以前提出したフォームを、未確定部分だったところを埋め直して提出
前回提出したフォームにまだ埋まっていなかったオーナーのサインとアパート・オーナーの情報、住所、電話番号を青いペンで手で記入して埋めてスキャンしたPDFを提出しました。
Housing Approval
これは元々予定されていたものではなく、急遽追加の提出を求められたもので、アパート契約後、オーナーさんが政府に申請して許可が降りた時にメールで送られてくるものでした。オーナーさんのご協力もいただき、無事にHousing Approvalを受領し、めでたく全ての提出物を期限までに提出し、あとはレジデンスカードが送られてくるのを待つのみ(2,3週間かかるとのこと)となりました!
その後、無事にレジデンスカードを取得!Congratulations🎉
ということで、無事にレジデンスカードを手に入れました。大変にお疲れ様でした、私!!

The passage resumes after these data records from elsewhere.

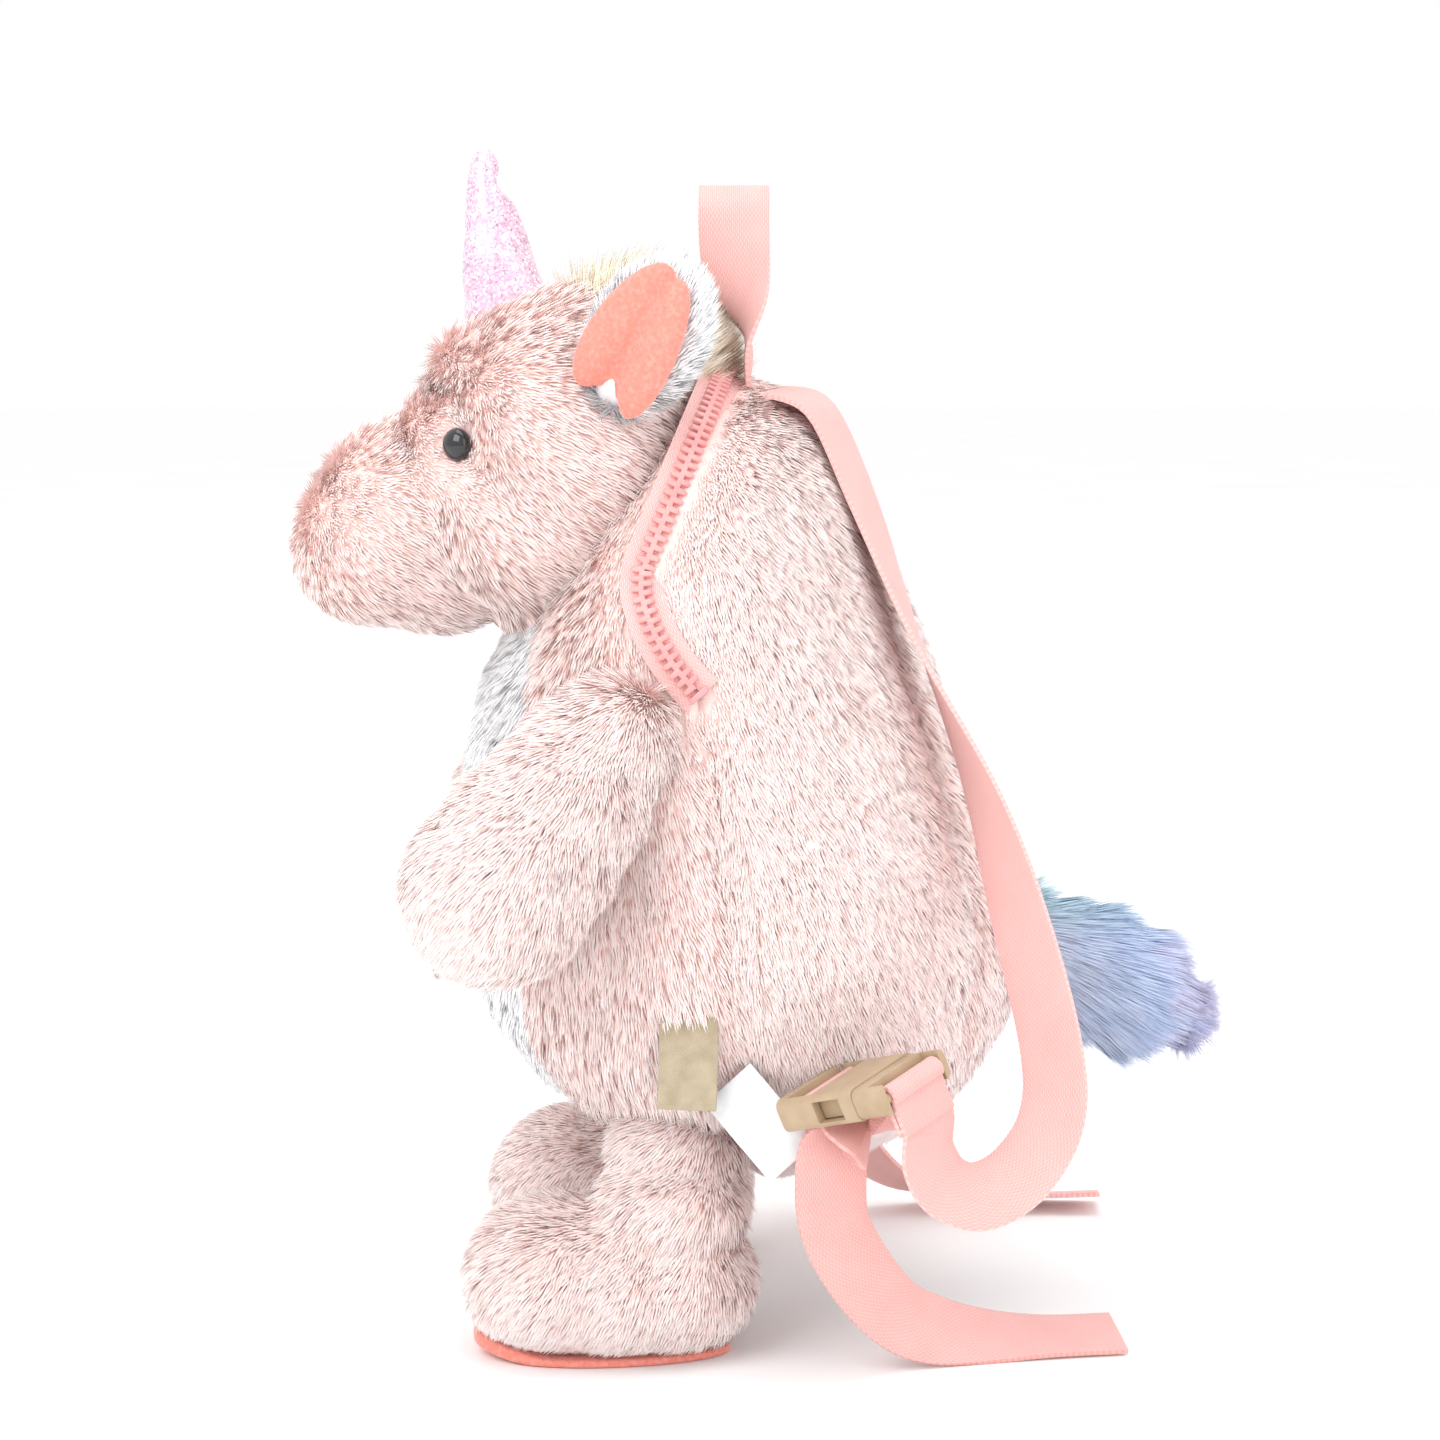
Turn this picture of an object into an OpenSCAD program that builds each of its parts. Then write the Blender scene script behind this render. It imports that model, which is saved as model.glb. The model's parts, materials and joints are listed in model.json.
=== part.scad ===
// Plush unicorn backpack: a stuffed head, arms and legs on a zipped bag, with webbing straps.
// It faces -Y and stands on its soles at Z = 0. Lengths are in millimetres, angles in degrees.

/* [Bag] */
// Width of the bag at its widest
bag_w = 156; // [130:1:190]
// Depth of the bag from chest to back at its deepest
bag_d = 156; // [130:1:190]
// Height of the bag from its base to the top of the neck
bag_h = 230; // [190:1:280]
// Height of the bag's base above the floor
bag_z = 41; // [36:1:50]
// Thickness of the plush cover with its pile
plush_t = 3; // [2:0.5:4]
// Thickness of the lining cloth
lining_t = 0.8; // [0.6:0.1:1.2]

/* [Head] */
// Length of the head from muzzle tip to nape
head_l = 121; // [100:1:140]
// Height of the skull
head_h = 92; // [80:1:105]
// Width of the skull
head_w = 108; // [92:1:120]
// Width of the muzzle
muzzle_w = 74; // [60:1:84]
// Height of the muzzle
muzzle_h = 49; // [42:1:56]
// Diameter of each eye
eye_d = 13; // [10:0.5:16]
// Length of the horn
horn_l = 50; // [38:1:62]
// Diameter of the horn at its base
horn_d = 20; // [16:1:25]
// Length of each ear from base to tip
ear_l = 42; // [36:1:50]
// Width of each ear
ear_w = 30; // [24:1:36]

/* [Limbs] */
// Length of each arm
arm_l = 88; // [74:1:104]
// Thickness of each arm
arm_d = 46; // [38:1:54]
// Length of each foot
foot_l = 76; // [64:1:88]
// Width of each foot
foot_w = 54; // [46:1:62]
// Height of each foot at the instep
foot_h = 43; // [38:1:48]
// Thickness of each leg above the foot
leg_d = 40; // [34:1:46]
// Length of the tail
tail_l = 58; // [48:1:72]
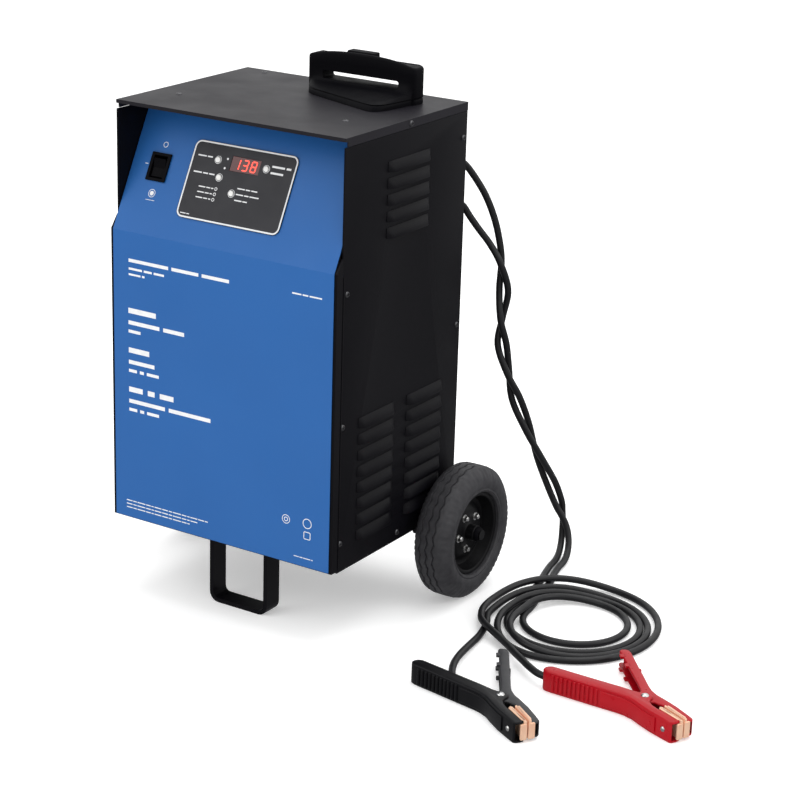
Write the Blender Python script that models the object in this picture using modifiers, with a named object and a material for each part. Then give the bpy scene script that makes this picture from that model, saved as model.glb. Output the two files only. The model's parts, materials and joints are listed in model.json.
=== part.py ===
"""A wheeled workshop battery charger: a sheet-steel cabinet on two wheels and a foot, with a pull-up handle,
a sloping control panel, the works inside and two cables that end in spring clamps.

Metres, +Z up, +X to the charger's right, +Y to its back. The origin is on the floor, under the middle of
the charger's own box, its cables and clamps left out.
"""

import math

import bmesh
import bpy
from mathutils import Matrix, Vector

# Cabinet
HALF_WIDTH = 0.150
FRONT_Y = -0.1395
BACK_Y = 0.0995
BOTTOM_Z = 0.089
TOP_Z = 0.569
SHEET = 0.0015
SIDE_SHEET = 0.0020
SEAM = 0.0005
GAP = 0.0003

# Front panel: an upright face that stands proud of the side panels, then a slope between them
PANEL_Y = -0.1515
FILM = 0.0007
KINK_Z = 0.428
LIP_FRONT_Y = -0.0620
SLOPE_ANGLE = math.radians(27.1)

# Wheels, axle and foot
WHEEL_RADIUS = 0.078
WHEEL_WIDTH = 0.046
WHEEL_X = 0.179
AXLE_Y = 0.0735
AXLE_RADIUS = 0.0060
RIM_RADIUS = 0.0485
FOOT_Y = -0.1040
FOOT_DEPTH = 0.024
FOOT_WIDTH = 0.080
FOOT_BAR = 0.005

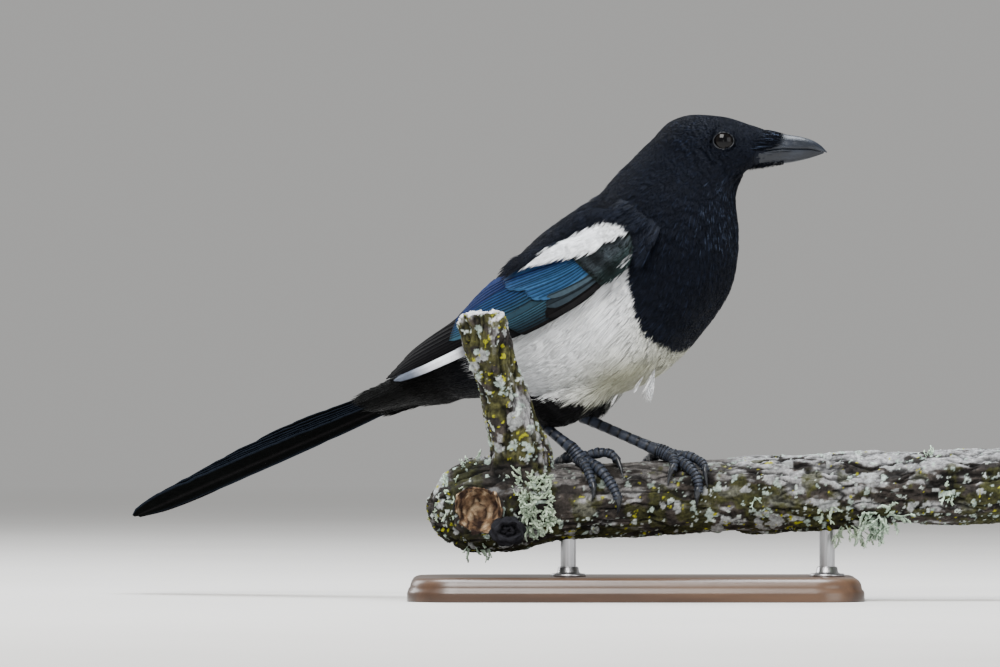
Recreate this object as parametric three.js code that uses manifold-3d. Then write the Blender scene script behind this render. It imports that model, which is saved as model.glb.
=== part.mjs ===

最初にお伝えしたとおり、私の個人的な体験なので、タイミングや担当のエージェント、申請する方によって条件やプロセスが変わってくる可能性が高いです。実際に申請する際には、ご自身で公式サイトを確認し、担当エージェントの指示に従って進めてください。
免責事項
このブログに掲載されている情報は、マルタ・ノマドビザの取得に関する私自身の経験に基づいています。 法的助言ではなく、関心のある方は、移民弁護士または居住地のマルタ庁から専門的なアドバイスを得ることをお勧めします。